[erlang-questions] Erlang is the best choice for building commercial application servers
Miles Fidelman
mfidelman@REDACTED
Thu Mar 15 02:31:13 CET 2012
Richard O'Keefe wrote:
>
> There is often surprisingly little connection between the speed of a
> _language_ (implementation) and the speed of _systems_ built using it.
>
>
Which is almost the point - there's a rather direct correlation between
the speed of a system, and how well the system architecture aligns with
the constructs and run-time environment of the language it's implemented in.
If you're building a system that is highly concurrent in nature,
implementing it in Erlang is a big win, while implementing it in Java is
a big loss. Yes, you can take something that's inherently concurrent,
and design an efficient Java design, but you end up with something
that's a conceptual mess.
The example that comes to mind is simulation.

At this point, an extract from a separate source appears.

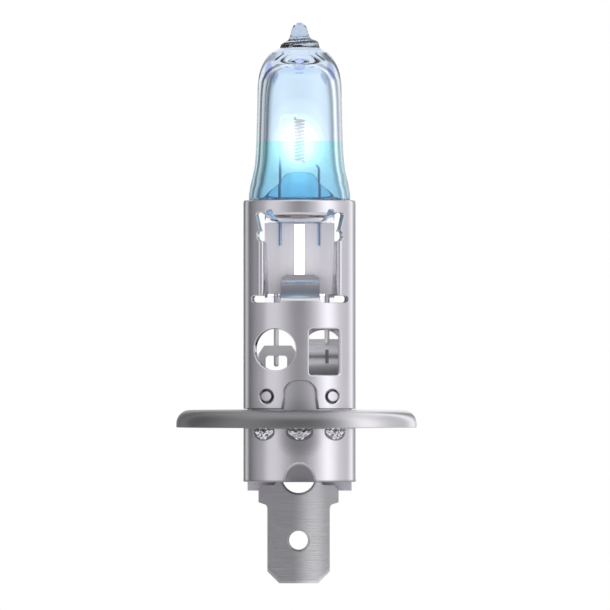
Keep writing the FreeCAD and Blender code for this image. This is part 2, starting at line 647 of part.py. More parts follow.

In a previous life, I
worked for a company that made military simulation software (massively
multiplayer games for folks who shoot real bullets).
Having a networking background, where the natural inclination is to
spawn a process for every incoming task, I assumed that our simulators
operated in a similar way - simulate 1000s tanks, spawn 1000 processes
and do everything asynchronously. But no... as our coders informed me
(I'm a systems guy), you can't do that in Java (or C++, which was the
bulk of our code) - the context switching would bring everything to its
knees.
Instead, each tank was implemented as an object - with 4 main threads
winding their way through every object, 40 times per second. The code
was fast, but not surprisingly, it was amazingly brittle - change one
object (say add a new weapon to a particular tank) and all kinds of
things would have to be rewritten.
My instinct that yes, indeed, one could implement each entity as an
actor is what led me to discover Erlang - as pretty much the ONLY
run-time environment optimized for massive concurrency.
On the other hand, inherently serial applications probably run faster in
languages and run-time environments optimized for small numbers of threads.
Miles Fidelman
--
In theory, there is no difference between theory and practice.